Gorton believes that being homeschooled allowed her to work with her mother to tailor an education plan that made it easier for her to learn and grow. She said she would not be where she is now without her mother’s guidance.
“I felt like I understood things better because, obviously, she knew the best way to get things across to me,” she said.
On a typical day as a homeschooled student, Gorton and her siblings would wake up at around 8:30 a.m. and begin work on the day’s assignments. They would each complete their schoolwork independently, trying as best they could to study the same subjects when possible. Their mother would check in on their progress, answering questions and helping when needed. This instilled in Gorton a kind of independence that served her well when she began to take classes at VAL and study for the GED exam.
According to Natalie Reigle, a mathematics and science teacher at VAL, this is a trait found in most homeschooled students.
“In general, homeschool students are used to working one on one and working independently,” she said. “The other difference (between homeschoolers and high schoolers) is that high schoolers are used to materials being fed to them, and I’ve found that home schoolers are usually more independent learners.”
Roberts said that students who come to VAL after attending a high school often struggle with adapting to the independent nature of VAL’s coursework.
“When students come here from high school, they’re used to used to always interacting (with others), which can often be a used as a distraction,” he said. “ Building an ethic of self-motivation and self-study, and being able to sit down and get things done, is one of those things that homeschoolers are good at, and maybe that’s an advantage.”
Though there were not as many students to interact with at VAL as there would be at a regular school, Gorton said that being in a classroom with students and a teacher she was not related to was one of the more difficult adjustments to make.
“My siblings and I talked a lot (during school). I’m a shy person, and I didn’t really know the other students at VAL so we didn’t really talk at first,” Gorton said. “However, after I was there a little while they would come up and say hi, and I got to know kids more and more.”
She believes that interacting with other students at VAL helped her become more outgoing in other parts of her life.
“I feel like I can socialize better. I didn’t have a problem with that before, besides being shy at first, but I feel like now I can kind of just jump into things and be like ‘Hey, how are you,’” she said. “I feel like VAL has helped me be able to put myself out there more at my job.”
In addition to working with VAL staff, students have the opportunity to take courses at the Community College of Vermont that Vermont Adult Learning pays for.

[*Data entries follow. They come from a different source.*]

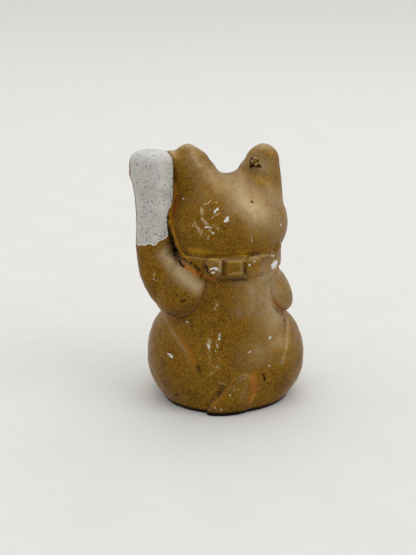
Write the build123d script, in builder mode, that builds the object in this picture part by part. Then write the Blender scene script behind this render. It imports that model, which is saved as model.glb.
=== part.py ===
from build123d import *

import math
import os

# Lucky cat figurine: a small hollow cat of pressed clay, sitting with its left paw raised.
# The cat looks along -Y, its own left is +X and +Z is up. The origin is on the ground, under the middle
# of the body. Two pressed half shells meet at an upright seam, a bead of slip inside holds them together
# and a slab closes the base. The arms, collar, bow, bell, tail and hind paws are pressed on with slip.

# Driving dimensions, in millimetres

# Clay
wall = 2.4
slip_gap = 0.12
seam_forward = 1.0

# Torso, as level ovals from the ground up, each a rise above the one below
base_half_width = 16.8
base_half_depth = 14.1
belly_rise = 9.0
belly_half_width = 18.0
belly_half_depth = 15.0
waist_rise = 11.0
waist_half_width = 15.4
waist_half_depth = 13.6
chest_rise = 8.5
chest_half_width = 13.9
chest_half_depth = 12.3
neck_rise = 8.5
neck_half_width = 13.0
neck_half_depth = 10.9
nape_rise = 7.0
nape_half_width = 10.5
nape_half_depth = 9.0

# Haunches
haunch_half_width = 10.4
haunch_half_depth = 14.2
haunch_half_height = 13.4
haunch_out = 10.7
haunch_forward = 1.2
haunch_height = 11.0
left_haunch_extra = 0.8

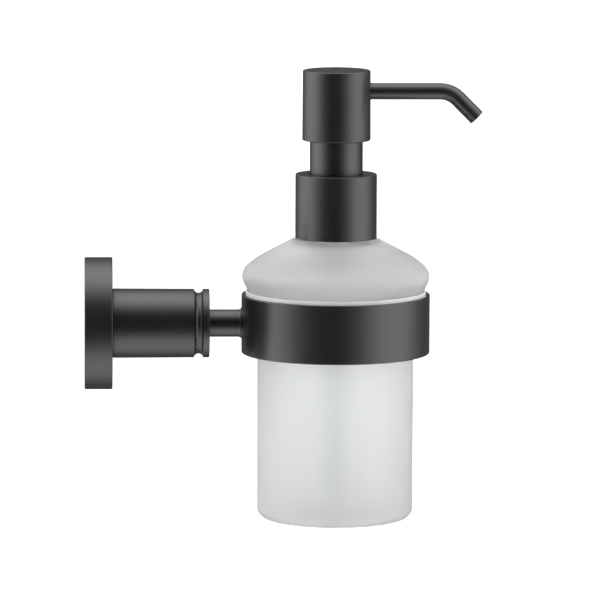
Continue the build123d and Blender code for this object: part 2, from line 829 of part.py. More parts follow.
# ---- Spout: a bent tube, and the short nozzle in its end ----
with BuildLine(side_plane) as spout_path:
    Line((spout_start, spout_z), (spout_straight, spout_z))
    bend = JernArc((spout_straight, spout_z), (1, 0), spout_bend_r, -spout_bend)
    Line(bend @ 1, bend @ 1 + (bend % 1) * spout_end)
spout_tip_plane = Plane(origin=spout_path.wire() @ 1, z_dir=spout_path.wire() % 1)
with BuildPart() as spout:
    with BuildSketch(Plane(origin=(reach + spout_start, 0, spout_z), z_dir=(1, 0, 0))):
        Circle(spout_r)
        Circle(spout_r - spout_wall, mode=Mode.SUBTRACT)
    sweep(path=spout_path.wire())
save(spout, "spout")

with BuildPart() as spout_tip:
    with BuildSketch(spout_tip_plane):
        Circle(spout_r)
    extrude(amount=tip_length)
    tip_axis = Axis(spout_tip_plane.origin, spout_tip_plane.z_dir)
    fillet(spout_tip.edges().sort_by(tip_axis)[-1], tip_edge)
    with BuildSketch(spout_tip_plane):
        Circle(spout_r - spout_wall)
    extrude(amount=-tip_spigot_length)
    with Locations(spout_tip_plane.offset(tip_length)):
        Hole(tip_bore_r)
save(spout_tip, "spout_tip")
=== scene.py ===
import json
import math

import bmesh
import bpy
from mathutils import Matrix, Vector


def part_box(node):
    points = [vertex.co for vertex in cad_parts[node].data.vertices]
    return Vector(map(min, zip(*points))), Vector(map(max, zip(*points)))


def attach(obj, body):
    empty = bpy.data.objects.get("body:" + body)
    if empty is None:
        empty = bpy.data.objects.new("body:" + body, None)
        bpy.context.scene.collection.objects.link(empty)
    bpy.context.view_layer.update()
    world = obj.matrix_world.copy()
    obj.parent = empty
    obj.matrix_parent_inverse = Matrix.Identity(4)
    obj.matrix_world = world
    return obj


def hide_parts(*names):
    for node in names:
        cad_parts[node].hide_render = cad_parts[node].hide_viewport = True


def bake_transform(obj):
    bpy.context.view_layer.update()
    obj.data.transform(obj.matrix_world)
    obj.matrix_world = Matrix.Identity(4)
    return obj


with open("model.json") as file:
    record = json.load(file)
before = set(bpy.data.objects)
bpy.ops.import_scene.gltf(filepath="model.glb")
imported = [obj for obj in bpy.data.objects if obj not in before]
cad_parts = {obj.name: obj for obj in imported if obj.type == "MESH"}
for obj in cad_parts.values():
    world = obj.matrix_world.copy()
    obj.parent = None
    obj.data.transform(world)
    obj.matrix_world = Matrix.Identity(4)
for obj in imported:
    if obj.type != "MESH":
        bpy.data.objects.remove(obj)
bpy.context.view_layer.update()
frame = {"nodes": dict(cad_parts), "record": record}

# Wall mounted soap dispenser. Metres, in the CAD model's own frame: +X away from the wall, +Z up. The
# arm lies along X, and the bottle and pump stand about a vertical axis at X = REACH. What shows from the
# front, and the return spring, is built here as turned and swept meshes. The wall bracket, the screws and
# the other inner pieces keep their CAD meshes, with better materials.

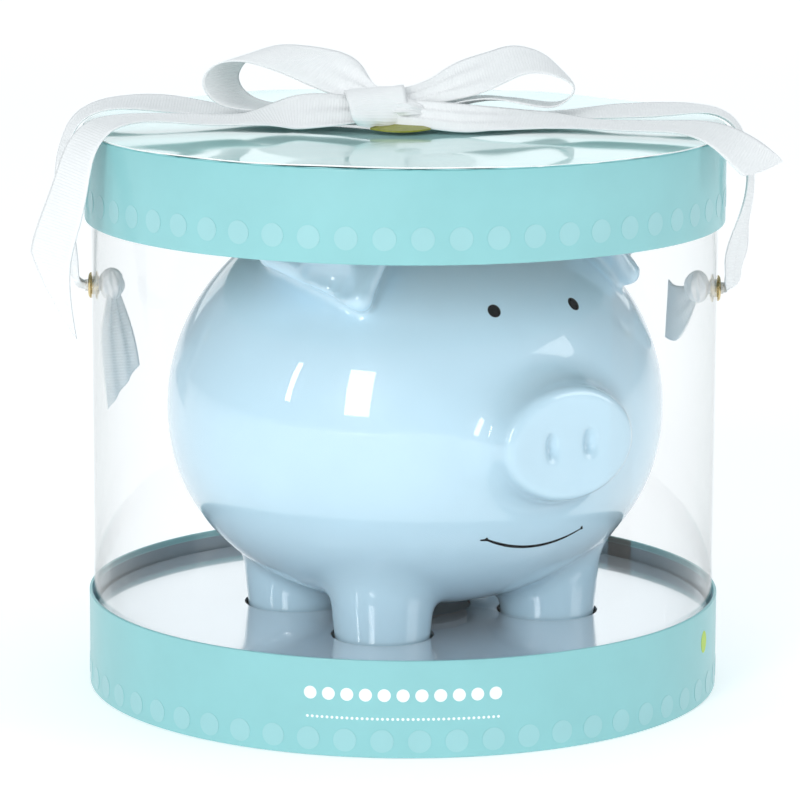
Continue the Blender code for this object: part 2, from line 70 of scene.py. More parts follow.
# The drum's own axes: eyelets on X, turned about Z from the pig.
DRUM_TURN = math.radians(-33)
DRUM = Matrix.Rotation(DRUM_TURN, 4, "Z")
PIG_CENTRE = Vector((2.5, -3, 86)) * MM
SLEEVE_RADIUS = 95 * MM
BASE_RADIUS = 96.5 * MM
LID_RADIUS = 97 * MM
EYELET_SEAT = 95.3 * MM
EYELET_HEIGHT = 121.6 * MM
ROUND_STEPS = 288

# Ribbon routes in millimetres on the drum's axes. Each stop is a centre, then the turn and
# the lean of the ribbon's back edge in degrees, then the share of its width that is left.
STRAP_RIGHT = (
    (97.0, 0, 121.6, 0, 0, 0.17), (99, 0, 122.4, 20, 0, 0.55), (100, 0, 126, 26, 0, 0.8),
    (100.7, 0, 131.5, 28, 0, 0.92), (101.9, 0, 139, 22, -4, 0.94), (104, 0, 148, 14, -8, 0.92),
    (104.4, 0, 159, 11, -8, 0.92), (102.2, 1.5, 167.2, 8, -2, 0.9), (99.4, 4, 172, 6, 0, 0.9),
    (94, 6.5, 174.9, 6, 1, 0.92), (86.5, 7.5, 175.6, 5, 4, 0.97), (76, 7.5, 175.2, 2, 6, 1),
    (62, 7, 174.6, 0, 5, 1), (48, 6, 173.5, 0, 2, 1), (34, 3, 173.1, 0, 1, 1),
    (20, -1, 173, 0, 1, 0.8), (6.2, -6.5, 173.3, 0, 0, 0.6), (-2, -9, 173.3, 0, 0, 0.6),
)
STRAP_LEFT = (
    (-97.0, 0, 121.6, 0, 0, 0.17), (-99.2, 0, 122.6, -5, 0, 0.38), (-100.6, 0, 126, -10, 0, 0.6),
    (-101.2, 0, 132, -12, 0, 0.8), (-102.4, 0.5, 141, -10, -4, 0.9), (-104.2, 1, 150, -12, -6, 0.95),
    (-104.4, 2, 158, -12, -5, 0.95), (-103, 3.5, 165, -10, -2, 0.95), (-99.8, 6, 171.4, -8, 0, 0.95),
    (-94.5, 8, 174.8, -5, 2, 0.97), (-86.5, 9, 176.4, 0, 5, 1), (-76, 9, 176.4, 0, 8, 1),
    (-62, 8, 175, 0, 6, 1), (-50, 6, 173.6, 0, 2, 1), (-36, 3, 173.1, 0, 1, 1),
    (-21, -1, 173, 0, 1, 0.8), (-8.2, -6.5, 173.3, 0, 0, 0.6), (0, -9, 173.3, 0, 0, 0.6),
)
LOOP_LEFT = (
    (-2, -8, 178.6, 0, 20, 0.3),
    (-8.5, -5.5, 181, 5, 30, 0.4), (-15, -2, 184, 22, 33, 0.8), (-25, 1, 188.2, 36, 25, 1),
    (-36, 2, 191.4, 42, 15, 1), (-46, 2, 192.2, 38, 9, 1), (-53, 1.5, 189.4, 34, 3, 1),
    (-55.8, 1, 184.8, 32, 0, 1), (-53.5, 1, 179.8, 32, 0, 1), (-46, 1, 176.6, 30, 0, 1),
    (-34, 0, 176, 22, 0, 1), (-20, -2.5, 176, 12, 0, 0.8), (-8.5, -6.5, 176.2, 5, 5, 0.35),
    (-2, -9, 176.4, 0, 5, 0.3),
)
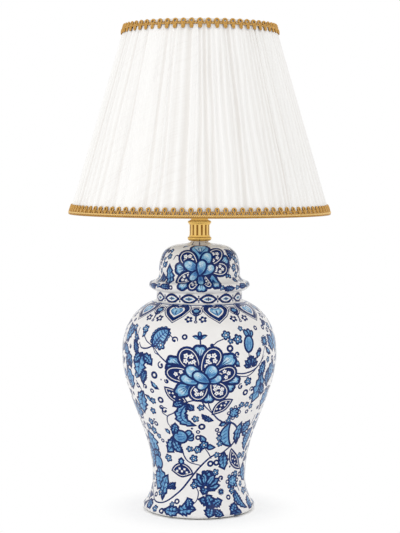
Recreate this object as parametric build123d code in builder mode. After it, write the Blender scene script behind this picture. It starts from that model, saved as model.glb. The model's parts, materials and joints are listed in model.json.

Courses are comprised of both college and GED students.
“Getting into the college and into an office environment is always good for these students because it helps them learn professionalism and how to act outside of home,” Roberts said.
In addition to college courses, VAL offers a variety of resources for homeschooled students to supplement their education.
“We had a (homeschooled student) here dissecting eyeballs, a pig fetus and brain. You can’t do that at homeschool and we can supplement that education and make it even better,” Roberts said. “It would be great if all the homeschoolers in the state knew that we were available.”
DIFFERENT PATHS
Most homeschooled students, like Gorton, opt to earn their GED rather than a high school diploma because many high schools do not register homeschooling for credit, and many colleges will not accept the certificate issued by homeschool companies.
At Thursday’s ceremony, Gorton will be one of seven students receiving their GEDs. An additional nine students will graduate from VAL’s high school completion program.
The completion program allows students to work with their local high school and VAL to craft a plan that works for them. After the plan is approved, students take courses with VAL, which will then submits the student’s work to their high school for approval.
Roberts says this allows older students to earn a high school diploma without having to go and sit in a classroom with teenagers, and allows teenagers greater flexibility in earning their degree. He cited one example of a student who works for a successful sugaring business.
“(The student) works with a guy and they have 10,000 taps. During February, March and April, he’s not doing school,” he said. “We were able to bring him here and since we work all year long, there’s some flexibility on when he can get his diploma.”
Vermont Adult Learning also works with students to develop skills and a plan to land a job once they graduate. Gorton says her short-term plan is to take a year off from school and then attend O’Briens Aveda Institute, a cosmetology school in Williston. After working as a beautician for awhile, she plans to “open up her own little place.”
According to Roberts, giving students the confidence they need to complete their educational and professional goals is what Vermont Adult Learning is all about.
“If you can allow people to build confidence in a safe learning space, then its amazing how they just kind of grow and expand,” Roberts said. “That means we’re doing our job.”